Read the lines that follow and pick out every one containing the word "caption".

(begin)

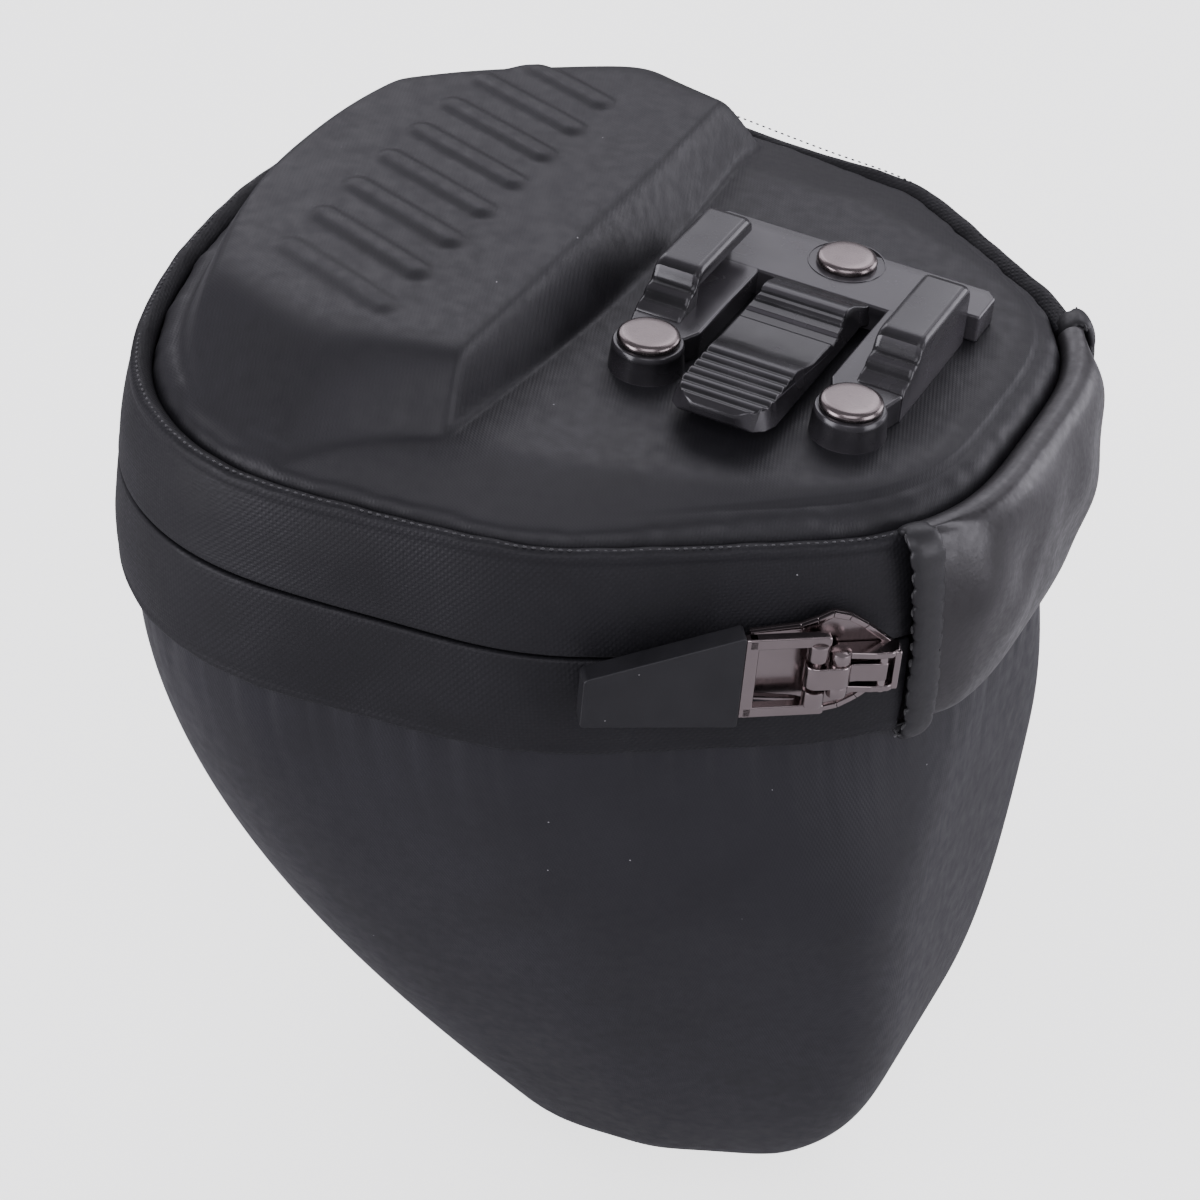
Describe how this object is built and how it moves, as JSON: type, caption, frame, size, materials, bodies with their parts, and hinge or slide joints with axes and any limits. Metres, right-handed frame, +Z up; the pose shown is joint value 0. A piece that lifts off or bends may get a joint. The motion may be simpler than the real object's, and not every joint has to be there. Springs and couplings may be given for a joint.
{
  "type": "hard-shell saddle bag",
  "caption": "Hard-shell saddle bag with a deep tapered body, zip band, soft hinge panel and a slide-in quick-release buckle riveted on its moulded lid.",
  "frame": {"origin": "top of the buckle plate, midway between its two guides: the floor of the slot that the saddle bracket slides into", "axes": "+X forward to the hinge panel, +Y across, the way the bracket leaves the slot, +Z up"},
  "size_m": [0.1325, 0.1378, 0.1562],
  "materials": {
    "moulded_skin": "matt coated skin on moulded foam",
    "lining_fabric": "brushed polyester lining",
    "zip_tape": "coated twill tape",
    "zip_coil": "nylon coil",
    "soft_hide": "soft satin imitation leather",
    "buckle_plastic": "glossy moulded nylon",
    "pull_rubber": "matt rubber",
    "rivet_metal": "satin nickel",
    "backing_metal": "plain sheet",
    "zip_metal": "polished gunmetal nickel"
  },
  "bodies": {
    "lid": {"lid_shell": "moulded_skin", "lid_lining": "lining_fabric", "upper_zip_tape": "zip_tape", "upper_zip_coil": "zip_coil", "upper_zip_stop": "zip_metal", "hinge_panel_upper": "soft_hide", "near_binding_upper": "soft_hide", "far_binding_upper": "soft_hide", "backing_plate": "backing_metal", "buckle_base": "buckle_plastic", "back_arm_rivet": "rivet_metal", "front_arm_rivet": "rivet_metal", "plate_rivet": "rivet_metal", "rivet_washers": "rivet_metal"},
    "shell": {"lower_shell": "moulded_skin", "lower_lining": "lining_fabric", "lower_zip_tape": "zip_tape", "lower_zip_coil": "zip_coil", "lower_zip_stop": "zip_metal", "hinge_panel_lower": "soft_hide", "near_binding_lower": "soft_hide", "far_binding_lower": "soft_hide"},
    "tongue": {"release_tongue": "buckle_plastic"},
    "slider": {"slider_body": "zip_metal", "slider_bridge": "zip_metal", "slider_lock_pawl": "zip_metal", "link_pin": "zip_metal"},
    "link": {"pull_link": "zip_metal", "pull_pin": "zip_metal"},
    "pull": {"pull_frame": "zip_metal", "pull_tab": "pull_rubber"}
  },
  "joints": [
    {"name": "shell_opening", "type": "hinge", "parent": "lid", "child": "shell", "pos_m": [0.0416, 0, -0.0245], "axis": [0, -1, 0], "range_deg": [0, 75]},
    {"name": "tongue_press", "type": "hinge", "parent": "lid", "child": "tongue", "pos_m": [0, 0.0085, -0.0021], "axis": [1, 0, 0], "range_deg": [0, 3.4], "stiffness_Nm_per_rad": 4},
    {"name": "slider_travel", "type": "slide", "parent": "lid", "child": "slider", "axis": [-0.8117, -0.5841, 0], "range_m": [0, 0.02]},
    {"name": "link_swing", "type": "hinge", "parent": "slider", "child": "link", "pos_m": [0.03146, -0.03944, -0.0234], "axis": [0, 0, 1], "range_deg": [0, 75]},
    {"name": "pull_swing", "type": "hinge", "parent": "link", "child": "pull", "pos_m": [0.02428, -0.04486, -0.0234], "axis": [0, 0, 1], "range_deg": [0, 110]}
  ]
}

(end)

> [RESPONSE TO THIS TASK]:
Describe how this object is built and how it moves, as JSON: type, caption, frame, size, materials, bodies with their parts, and hinge or slide joints with axes and any limits. Metres, right-handed frame, +Z up; the pose shown is joint value 0. A piece that lifts off or bends may get a joint. The motion may be simpler than the real object's, and not every joint has to be there. Springs and couplings may be given for a joint.
  "caption": "Hard-shell saddle bag with a deep tapered body, zip band, soft hinge panel and a slide-in quick-release buckle riveted on its moulded lid.",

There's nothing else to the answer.